* STATED EXERCISE *
Begin at the first line below and copy each line exactly, ending with the line where "fuse([cap, flange, stem]))" appears.

* RAW DATA *
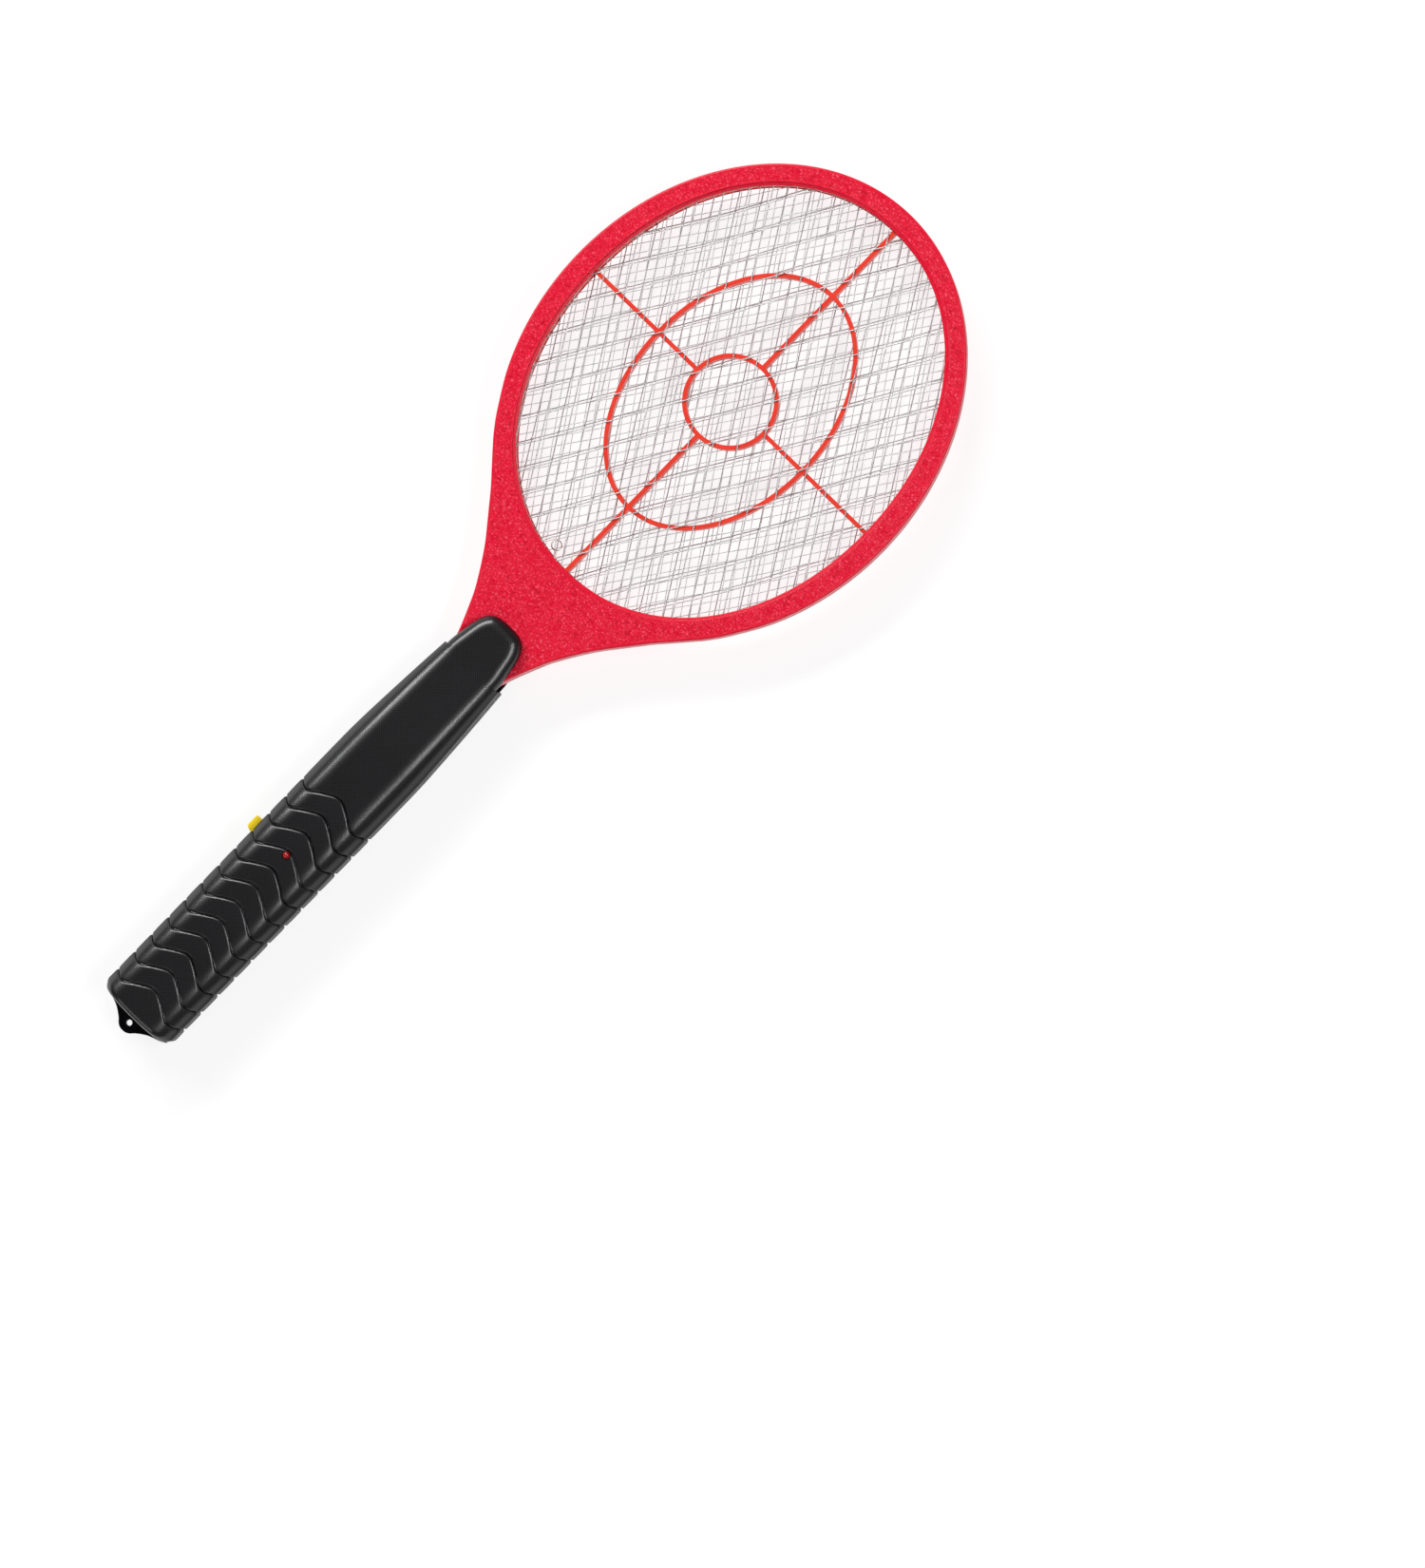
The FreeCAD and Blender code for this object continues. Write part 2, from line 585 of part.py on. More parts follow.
# ---- battery cover: flush plate, side rails behind the window's edges, end wall, latch tongue
plate = outer_rear.common(box(-cover_half, cover_half, 0, cover_y1, -1, 1.8))
end_wall = outer_rear.common(box(-cover_half, cover_half, 0, 8.7, -1, 4.9))
rails = []
for s in (-1, 1):
    x0, x1 = sorted((s * 10.8, s * cover_half))
    rails.append(box(x0, x1, 8.0, 69.2, 1.2, 4.9))
    x0, x1 = sorted((s * 10.8, s * 13.2))
    rails.append(box(x0, x1, 12.0, 69.2, 3.75, 4.9))
latch = box(-4, 4, 65.5, 69.8, 1.5, 3.2).fuse(box(-4, 4, 65.5, 73.0, 2.15, 3.2))
# finger ridges
cover = fuse([plate, end_wall, latch] + rails)
for g in grooves:
    cover = cover.cut(g)
for k in range(5):
    cover = cover.cut(box(-6.0, 6.0, 13.4 + 1.5 * k, 14.1 + 1.5 * k, -1, 0.45))
keep("battery_cover", cover)

# ---------------------------------------------------------------------------
# Button and switch
# ---------------------------------------------------------------------------
cap = box(btn_tip, -14.4, btn_y - btn_half, btn_y + btn_half, btn_z - btn_half, btn_z + btn_half)
picked = [e for e in cap.Edges if e.BoundBox.XMax < btn_tip + 0.01]
cap = cap.makeFillet(0.7, picked)
# the butt-side corner steps back
cap = cap.cut(box(btn_tip - 1, btn_tip + 1.1, btn_y - btn_half - 1, btn_y - btn_half + 1.3, 0, 30))
flange = box(-15.4, -14.4, btn_y - 4.6, btn_y + 4.6, btn_z - 4.6, btn_z + 4.6)
stem = xcyl(btn_y, btn_z, -14.5, -13.82, 1.6)
keep("push_button", fuse([cap, flange, stem]))

sw_z0, sw_z1 = board_z1, 17.0
plunger = box(-13.8, -10.4, btn_y - 1.25, btn_y + 1.25, btn_z - 1.25, btn_z + 1.25)
keep("switch_plunger", plunger)
body = box(-11.6, -4.6, btn_y - 3.5, btn_y + 3.5, sw_z0 + 0.02, sw_z1)
body = body.cut(box(-12, -8.4, btn_y - 1.6, btn_y + 1.6, btn_z - 1.6, btn_z + 1.6))
pins = fuse([cyl(x, y, board_z0 - 0.9, sw_z0 + 0.3, 0.4) for x in (-10.0, -6.2) for y in (btn_y - 2.4, btn_y + 2.4)])
keep("switch_body", body.fuse(pins))

# ---------------------------------------------------------------------------
# Circuit board and its components
# ---------------------------------------------------------------------------
board = box(-12.2, 12.2, 74.0, 130.0, board_z0, board_z1)
for x, y in board_screw:
    board = board.cut(cyl(x, y, board_z0 - 1, board_z1 + 1, 1.2))
for x in (-10.0, -6.2):
    for y in (btn_y - 2.4, btn_y + 2.4):
        board = board.cut(cyl(x, y, board_z0 - 1, board_z1 + 1, 0.45))
for x in (-1.27, 1.27):
    board = board.cut(cyl(x, led_y, board_z0 - 1, board_z1 + 1, 0.35))

led_body = cyl(0, led_y, 22.6, 26.6, led_r - 0.05).fuse(Part.makeSphere(led_r - 0.05, V(0, led_y, 26.6)))
led_body = led_body.fuse(cyl(0, led_y, 22.0, 22.8, led_r + 0.35))
led_pins = fuse([cyl(x, led_y, board_z0 - 0.6, 22.2, 0.25) for x in (-1.27, 1.27)])
keep("indicator_led", led_body.fuse(led_pins))

# transformer: E-core pair, bobbin and winding
tx, ty, tz = 2.0, 108.5, 17.5
core_out = box(tx - 7.5, tx + 7.5, ty - 6.5, ty + 6.5, tz - 2.4, tz + 2.4)
win = box(tx - 5.3, tx - 2.0, ty - 4.6, ty + 4.6, tz - 3, tz + 3).fuse(
    box(tx + 2.0, tx + 5.3, ty - 4.6, ty + 4.6, tz - 3, tz + 3))
keep("transformer_core", core_out.cut(win))
sleeve = box(tx - 2.7, tx + 2.7, ty - 4.4, ty + 4.4, tz - 3.1, tz + 3.1)
fl1 = box(tx - 5.1, tx + 5.1, ty - 4.5, ty - 3.8, tz - 5.3, tz + 5.3)
fl2 = box(tx - 5.1, tx + 5.1, ty + 3.8, ty + 4.5, tz - 5.3, tz + 5.3)
bob = fuse([sleeve, fl1, fl2]).cut(box(tx - 2.1, tx + 2.1, ty - 6, ty + 6, tz - 2.5, tz + 2.5))
bpins = []
for s in (-1, 1):
    bpins.append(box(tx - 5.1, tx + 5.1, ty + s * 7.7 - 1.1, ty + s * 7.7 + 1.1, board_z1 + 0.02, tz - 3.0))
    bpins.append(box(tx - 5.1, tx + 5.1, min(ty + s * 3.8, ty + s * 8.8), max(ty + s * 3.8, ty + s * 8.8), tz - 4.2, tz - 2.6))
    for k in (-3.6, 0.0, 3.6):
        bpins.append(cyl(tx + k, ty + s * 7.7, board_z0 - 0.9, board_z1 + 0.5, 0.35))
        board = board.cut(cyl(tx + k, ty + s * 7.7, board_z0 - 1, board_z1 + 1, 0.45))
keep("transformer_bobbin", fuse([bob] + bpins).removeSplitter())
wnd = box(tx - 4.9, tx + 4.9, ty - 3.75, ty + 3.75, tz - 5.1, tz + 5.1)
wnd = wnd.makeFillet(1.4, [e for e in wnd.Edges if abs(e.BoundBox.YLength - 7.5) < 0.01])
wnd = wnd.cut(box(tx - 2.75, tx + 2.75, ty - 6, ty + 6, tz - 3.15, tz + 3.15))
keep("transformer_winding", wnd)


def leads(points):
    global board
    out = []
    for x, y in points:
        out.append(cyl(x, y, board_z0 - 0.8, board_z1 + 0.6, 0.3))
        board = board.cut(cyl(x, y, board_z0 - 1, board_z1 + 1, 0.4))
    return out


# high-voltage film capacitor
hvc = box(-11.6, -6.4, 100.5, 112.5, board_z1 + 0.3, 21.0)
hvc = hvc.makeFillet(1.2, [e for e in hvc.Edges if abs(e.BoundBox.ZLength) > 9])
keep("hv_capacitor", fuse([hvc] + leads([(-9.0, 102.0), (-9.0, 111.0)])))

# two ceramic disc capacitors
discs = []
for y in (121.5, 125.5):
    d = Part.makeCylinder(3.6, 2.2, V(4.0, y - 1.1, 16.0), V(0, 1, 0))
    d = d.makeFillet(0.8, [e for e in d.Edges if e.Length > 20])
    discs.append(fuse([d, cyl(1.8, y, board_z0 - 0.8, 14.5, 0.3), cyl(6.2, y, board_z0 - 0.8, 14.5, 0.3)]))
    for x in (1.8, 6.2):
        board = board.cut(cyl(x, y, board_z0 - 1, board_z1 + 1, 0.4))
keep("ceramic_capacitors", Part.makeCompound(discs))

# three rectifier diodes, lying across the board
dio = []
for y in (116.0, 119.5, 123.0):
    b = Part.makeCylinder(1.3, 5.0, V(-10.2, y - 0.4, 13.1), V(1, 0, 0))
    lead_l = fuse([Part.makeCylinder(0.3, 1.4, V(-11.5, y - 0.4, 13.1), V(1, 0, 0)), cyl(-11.4, y - 0.4, board_z0 - 0.8, 13.2, 0.3)])
    lead_r = fuse([Part.makeCylinder(0.3, 1.4, V(-5.3, y - 0.4, 13.1), V(1, 0, 0)), cyl(-4.0, y - 0.4, board_z0 - 0.8, 13.2, 0.3)])
    dio.append(fuse([b, lead_l, lead_r]))
    for x in (-11.4, -4.0):
        board = board.cut(cyl(x, y - 0.4, board_z0 - 1, board_z1 + 1, 0.4))
keep("rectifier_diodes", Part.makeCompound(dio))

# three resistors near the switch
res = []
for y in (82.0, 85.0, 88.0):
    b = fuse([Part.makeCylinder(0.95, 6.0, V(-3.0, y, 12.8), V(1, 0, 0)),
              Part.makeCylinder(1.15, 1.2, V(-3.0, y, 12.8), V(1, 0, 0)),
              Part.makeCylinder(1.15, 1.2, V(1.8, y, 12.8), V(1, 0, 0))])
    ll = fuse([Part.makeCylinder(0.25, 1.6, V(-4.5, y, 12.8), V(1, 0, 0)), cyl(-4.4, y, board_z0 - 0.8, 12.9, 0.25)])
    lr = fuse([Part.makeCylinder(0.25, 1.6, V(2.9, y, 12.8), V(1, 0, 0)), cyl(4.4, y, board_z0 - 0.8, 12.9, 0.25)])
    res.append(fuse([b, ll, lr]))
    for x in (-4.4, 4.4):
        board = board.cut(cyl(x, y, board_z0 - 1, board_z1 + 1, 0.35))
keep("resistors", Part.makeCompound(res))

# transistor: flat-faced case on three legs
tr = cyl(8.6, 92.5, 15.0, 19.6, 2.4).cut(box(5, 12, 93.9, 97, 14, 21))
legs = []
for k in (-1.27, 0, 1.27):
    legs.append(cyl(8.6 + k, 92.3, board_z0 - 0.8, 15.3, 0.25))
    board = board.cut(cyl(8.6 + k, 92.3, board_z0 - 1, board_z1 + 1, 0.35))
keep("transistor", fuse([tr] + legs))
keep("circuit_board", board)

# ---------------------------------------------------------------------------
# Battery bay: two cells head to tail, plates, springs
# ---------------------------------------------------------------------------
def cell(x, up):
    """A cell from its negative face; up says that the positive nub points to +Y."""
    can = Part.makeCylinder(cell_r, cell_len - 1.2, V(0, 0, 0), V(0, 1, 0))
    can = can.makeFillet(0.6, [e for e in can.Edges if e.Length > 30])
    step = Part.makeCylinder(2.75, 1.4, V(0, cell_len - 1.4, 0), V(0, 1, 0))
    s = can.fuse(step)
    if not up:
        s.rotate(V(0, 0, 0), V(0, 0, 1), 180)
    return s


left = cell(0, True)
left.translate(V(-cell_x, bay_y1 - cell_len, cell_z))
keep("battery_left", left)
right = cell(0, False)
right.translate(V(cell_x, bay_y0 + cell_len, cell_z))
keep("battery_right", right)

bridge = box(-13.2, 13.2, bay_y0 - 0.45, bay_y0 - 0.05, cell_z - 5.6, cell_z + 5.6)
keep("battery_bridge", bridge.makeFillet(1.5, [e for e in bridge.Edges if abs(e.BoundBox.YLength - 0.4) < 0.01]))
pos = box(-13.2, -1.6, bay_y1 + 0.05, bay_y1 + 0.45, cell_z - 5.6, cell_z + 5.6)
pos = pos.fuse(box(-8.6, -6.4, bay_y1 + 0.05, bay_y1 + 0.45, cell_z + 5.4, cell_z + 8.4))
keep("positive_contact", pos)
neg = box(1.6, 13.2, bay_y1 + 0.05, bay_y1 + 0.45, cell_z - 5.6, cell_z + 5.6)
neg = neg.fuse(box(6.4, 8.6, bay_y1 + 0.05, bay_y1 + 0.45, cell_z + 5.4, cell_z + 8.4))
keep("negative_contact", neg)


def spring(x, y0, y1, sgn):
    """Coil of three turns, swept along arcs that join tangentially."""
    free = y1 - y0 - 0.9
    turns, per, rad = 3, 8, 3.3

    def at(t):
        a = 2 * math.pi * t
        return V(rad * math.cos(a), rad * math.sin(a), free / turns * t)

    edges = []
    for i in range(turns * per):
        edges.append(Part.Arc(at(i / per), at((i + 0.5) / per), at((i + 1) / per)).toShape())
    prof = Part.Wire([Part.makeCircle(0.4, at(0), at(0.001) - at(0))])
    s = Part.Wire(edges).makePipeShell([prof], True, True)
    s.rotate(V(0, 0, 0), V(1, 0, 0), -90)
    s.translate(V(x, y0 + 0.45, cell_z))
    return s


springs = [spring(-cell_x, bay_y0, bay_y1 - cell_len, 1), spring(cell_x, bay_y0 + cell_len, bay_y1, -1)]
keep("battery_springs", Part.makeCompound(springs))

keep("battery_lead_red", tube_path([(-7.5, bay_y1 + 1.1, cell_z + 7.4), (-7.5, bay_y1 + 5.5, cell_z + 7.4), (-7.5, 75.0, 16.0),
                                    (-7.5, 78.5, 12.3), (-7.5, 82.0, 12.3)], 0.6, 0.45))
keep("battery_lead_black", tube_path([(7.5, bay_y1 + 1.1, cell_z + 7.4), (7.5, bay_y1 + 5.5, cell_z + 7.4), (5.4, 75.0, 16.0),
                                      (5.2, 78.2, 12.3), (5.2, 81.0, 12.3)], 0.6, 0.45))


# ---------------------------------------------------------------------------
# Screws, put in from the back
# ---------------------------------------------------------------------------
def screw(x, y, z_head, head_h, head_r, shank_r, tip_z):
    h = cyl(x, y, z_head, z_head + head_h, head_r)
    h = h.makeFillet(min(0.7, head_h * 0.45), [e for e in h.Edges if abs(e.BoundBox.ZMax - z_head) < 1e-4])
    s = cyl(x, y, z_head + head_h - 0.2, tip_z - 1.2, shank_r)
    c = Part.makeCone(shank_r, 0.3, 1.2, V(x, y, tip_z - 1.2), V(0, 0, 1))
    out = fuse([h, s, c])
    a = box(x - head_r * 0.62, x + head_r * 0.62, y - 0.35, y + 0.35, z_head - 1, z_head + 0.9)
    b = box(x - 0.35, x + 0.35, y - head_r * 0.62, y + head_r * 0.62, z_head - 1, z_head + 0.9)
    return out.cut(a).cut(b)


keep("shell_screws", Part.makeCompound([screw(x, y, 1.15, 2.0, 2.6, 1.35, 17.5) for x, y in shell_screw]))
keep("neck_screws", Part.makeCompound([screw(x, y, 1.15, 2.0, 2.6, 1.35, 23.0) for x, y in neck_screw]))
keep("board_screws", Part.makeCompound([screw(x, y, board_z0 - 1.75, 1.7, 2.1, 1.1, 17.0) for x, y in board_screw]))
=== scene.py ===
import math
import bpy
import bmesh
import numpy as np
from mathutils import Vector, Matrix, kdtree
from mathutils.geometry import delaunay_2d_cdt


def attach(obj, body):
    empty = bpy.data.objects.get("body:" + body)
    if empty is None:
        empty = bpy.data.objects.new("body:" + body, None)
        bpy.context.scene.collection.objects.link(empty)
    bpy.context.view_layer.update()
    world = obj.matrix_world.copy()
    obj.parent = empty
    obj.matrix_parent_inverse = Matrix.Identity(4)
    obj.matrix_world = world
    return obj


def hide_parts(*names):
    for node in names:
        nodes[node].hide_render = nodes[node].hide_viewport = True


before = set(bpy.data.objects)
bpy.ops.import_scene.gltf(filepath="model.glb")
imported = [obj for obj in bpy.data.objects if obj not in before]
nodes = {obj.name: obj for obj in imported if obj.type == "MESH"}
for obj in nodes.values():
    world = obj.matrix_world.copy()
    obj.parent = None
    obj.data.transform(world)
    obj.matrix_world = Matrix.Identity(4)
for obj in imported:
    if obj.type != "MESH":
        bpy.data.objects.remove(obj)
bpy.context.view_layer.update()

MM = 0.001
LEN = 440.3          # mm, lug tip to head tip; the row frame's origin is at its middle
HALF = LEN / 2
MID = 13.5           # parting plane
HCY = 340.0          # centre of the head
rng = np.random.RandomState(7)


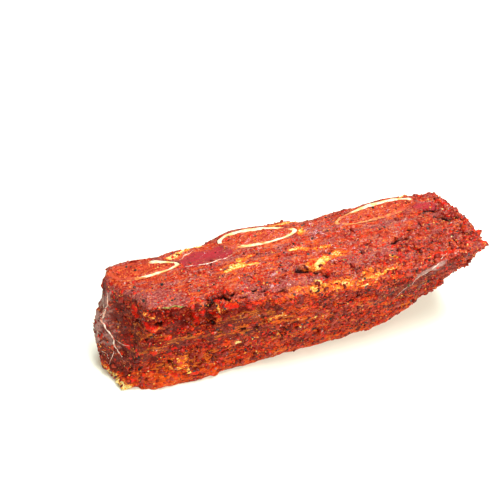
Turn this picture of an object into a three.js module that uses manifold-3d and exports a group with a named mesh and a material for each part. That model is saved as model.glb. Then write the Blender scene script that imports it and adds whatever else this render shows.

* EXPECTED ANSWER *
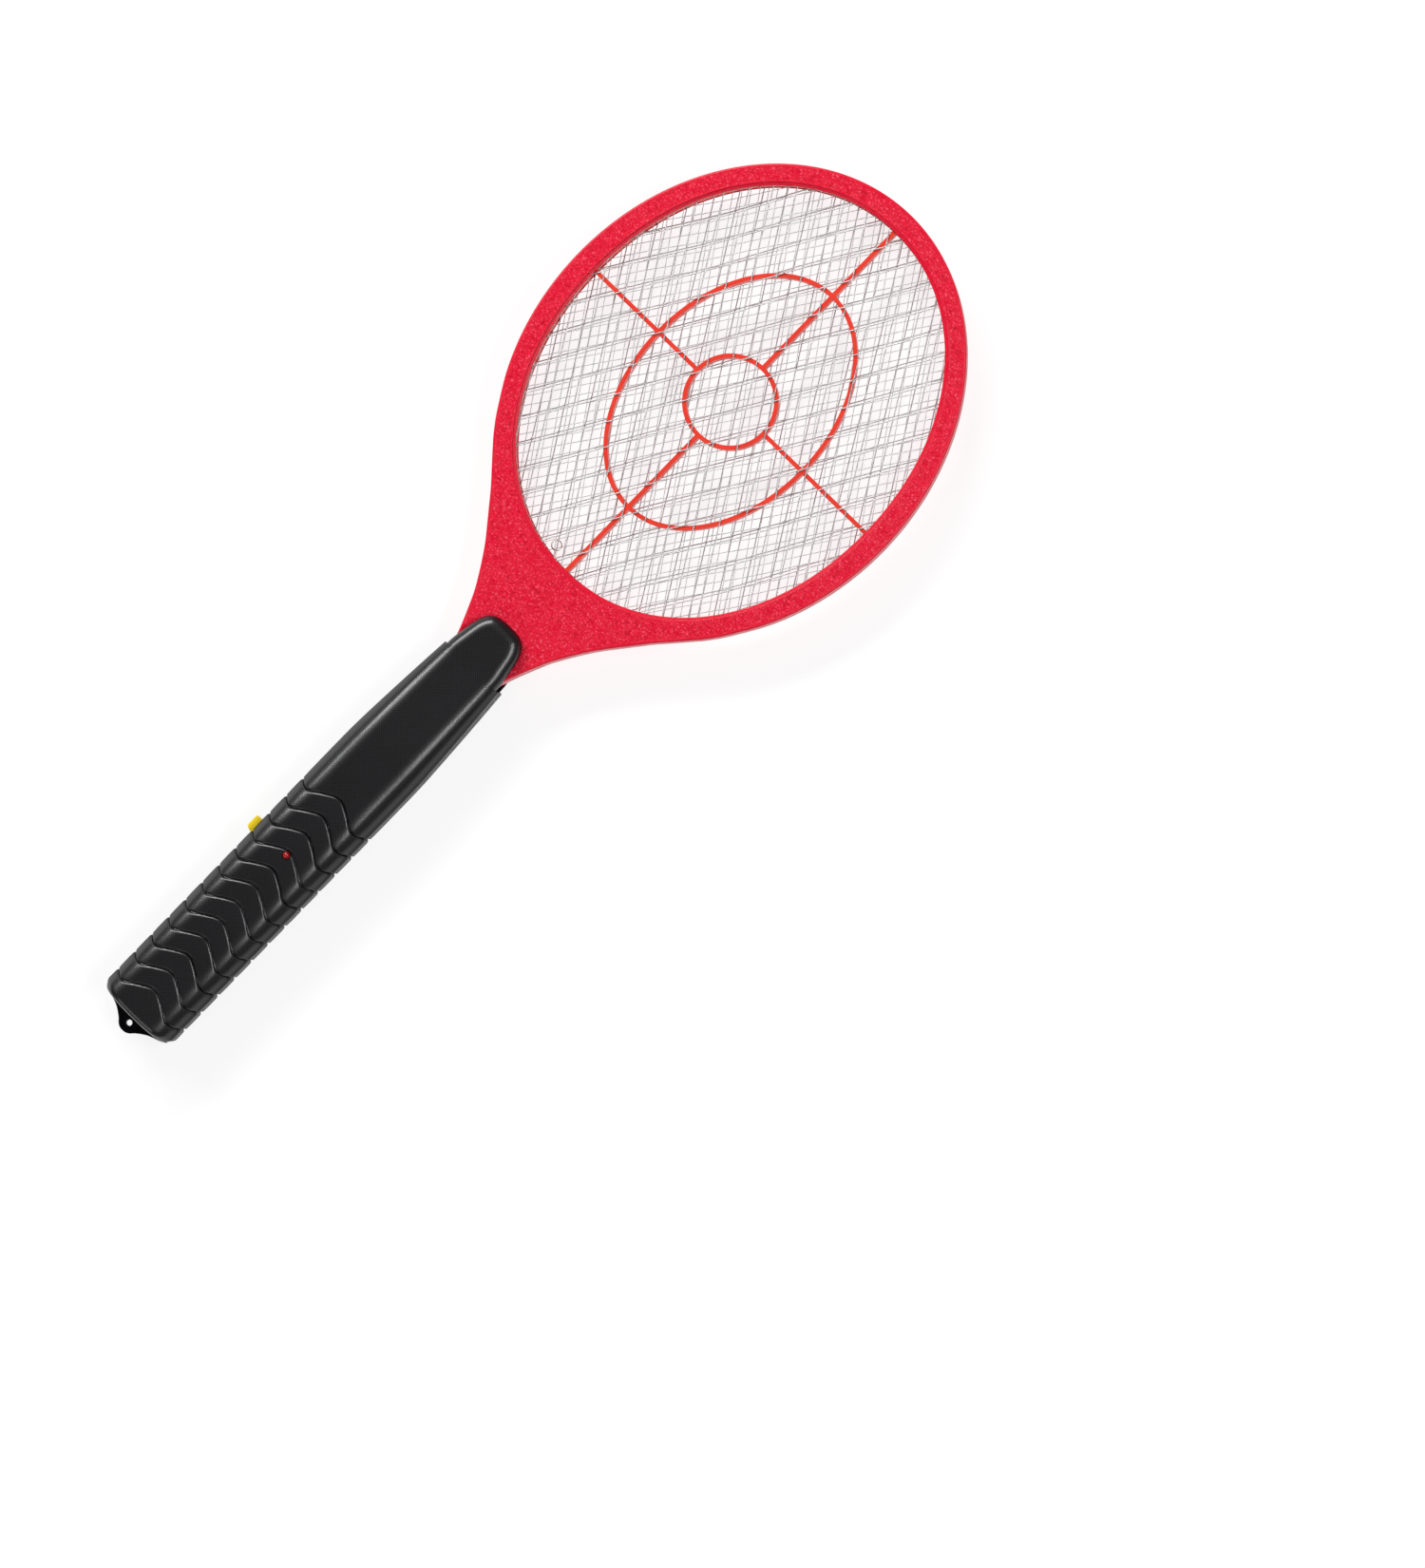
The FreeCAD and Blender code for this object continues. Write part 2, from line 585 of part.py on. More parts follow.
# ---- battery cover: flush plate, side rails behind the window's edges, end wall, latch tongue
plate = outer_rear.common(box(-cover_half, cover_half, 0, cover_y1, -1, 1.8))
end_wall = outer_rear.common(box(-cover_half, cover_half, 0, 8.7, -1, 4.9))
rails = []
for s in (-1, 1):
    x0, x1 = sorted((s * 10.8, s * cover_half))
    rails.append(box(x0, x1, 8.0, 69.2, 1.2, 4.9))
    x0, x1 = sorted((s * 10.8, s * 13.2))
    rails.append(box(x0, x1, 12.0, 69.2, 3.75, 4.9))
latch = box(-4, 4, 65.5, 69.8, 1.5, 3.2).fuse(box(-4, 4, 65.5, 73.0, 2.15, 3.2))
# finger ridges
cover = fuse([plate, end_wall, latch] + rails)
for g in grooves:
    cover = cover.cut(g)
for k in range(5):
    cover = cover.cut(box(-6.0, 6.0, 13.4 + 1.5 * k, 14.1 + 1.5 * k, -1, 0.45))
keep("battery_cover", cover)

# ---------------------------------------------------------------------------
# Button and switch
# ---------------------------------------------------------------------------
cap = box(btn_tip, -14.4, btn_y - btn_half, btn_y + btn_half, btn_z - btn_half, btn_z + btn_half)
picked = [e for e in cap.Edges if e.BoundBox.XMax < btn_tip + 0.01]
cap = cap.makeFillet(0.7, picked)
# the butt-side corner steps back
cap = cap.cut(box(btn_tip - 1, btn_tip + 1.1, btn_y - btn_half - 1, btn_y - btn_half + 1.3, 0, 30))
flange = box(-15.4, -14.4, btn_y - 4.6, btn_y + 4.6, btn_z - 4.6, btn_z + 4.6)
stem = xcyl(btn_y, btn_z, -14.5, -13.82, 1.6)
keep("push_button", fuse([cap, flange, stem]))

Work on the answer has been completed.